Except, again as the DMR report states, the Iran vote may prolong the oil price problems at the expense of one hell of a lot of economic prosperity here in North Dakota, not to mention a serious chunk of state tax revenues.

That’s because Iran will likely have its sanctions on oil exports raised soon even as American oil companies continue to operate under a domestic ban on exporting oil.

That’s bad for North Dakota. It means there will soon be more oil on the international markets with American companies prohibited from competing directly in that market.

Which brings us back to Heidi Heitkamp.

The Iran deal is obviously about a great deal more than oil exports, but the exports aspect of the deal will almost certainly have the greatest direct impact on the state. Heitkamp was a key vote on the deal, wooed by the Obama administration along with a handful of other on-the-fence Senators, and you have to wonder why Heitkamp didn’t use her position to exact some certainty from the Obama administration on energy issues.

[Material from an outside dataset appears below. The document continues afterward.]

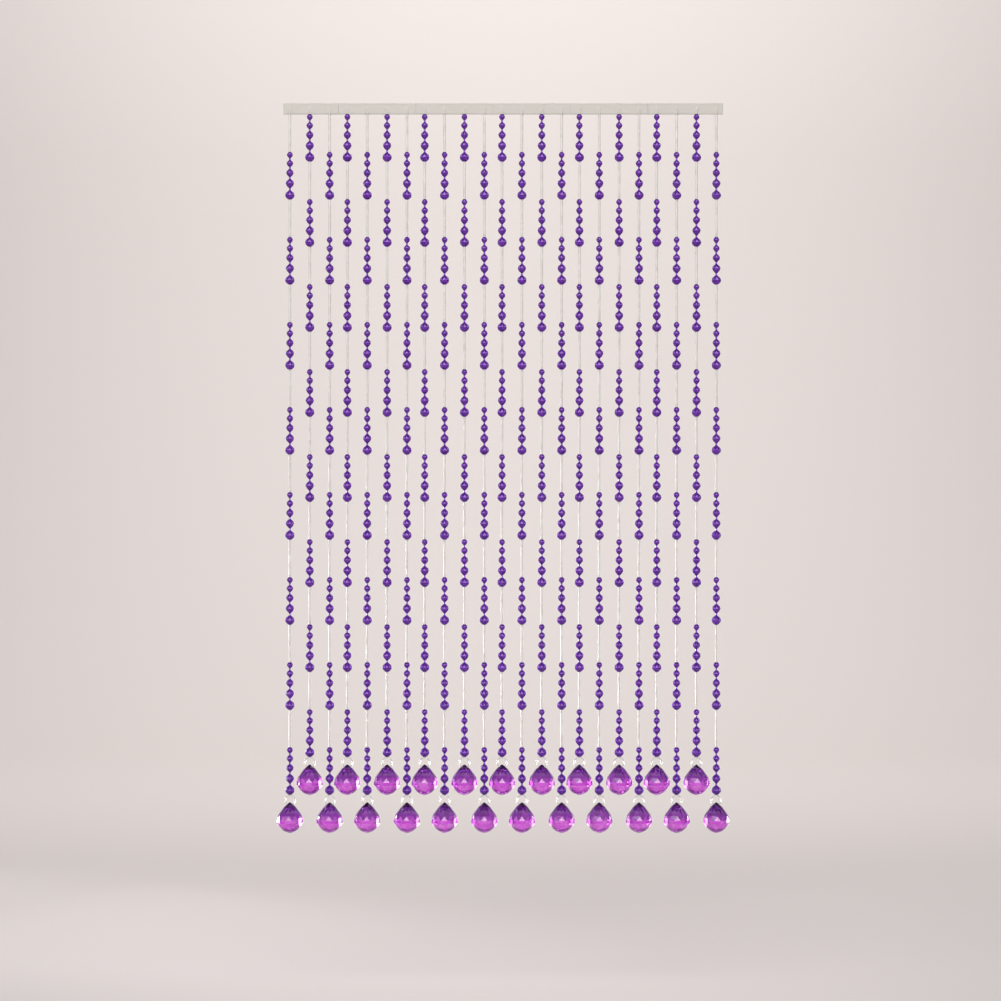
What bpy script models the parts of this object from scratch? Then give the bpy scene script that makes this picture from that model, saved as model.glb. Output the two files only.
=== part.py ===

Like maybe a pledge to raise the oil export ban for American oil companies. Or perhaps just as importantly, a commitment to clear the bath for more badly-needed pipeline infrastructure in the nation.

Either would have been a coup for North Dakota’s economic interests, but Heitkamp seems to have pursued neither, instead eschewing her campaign promises about independence to join a partisan Democrat majority to protect the Iran deal from bipartisan majority opposition in the Senate.

That’s the aspect of this vote that’s most painful for North Dakota, and potentially the most politically problematic for Heitkamp.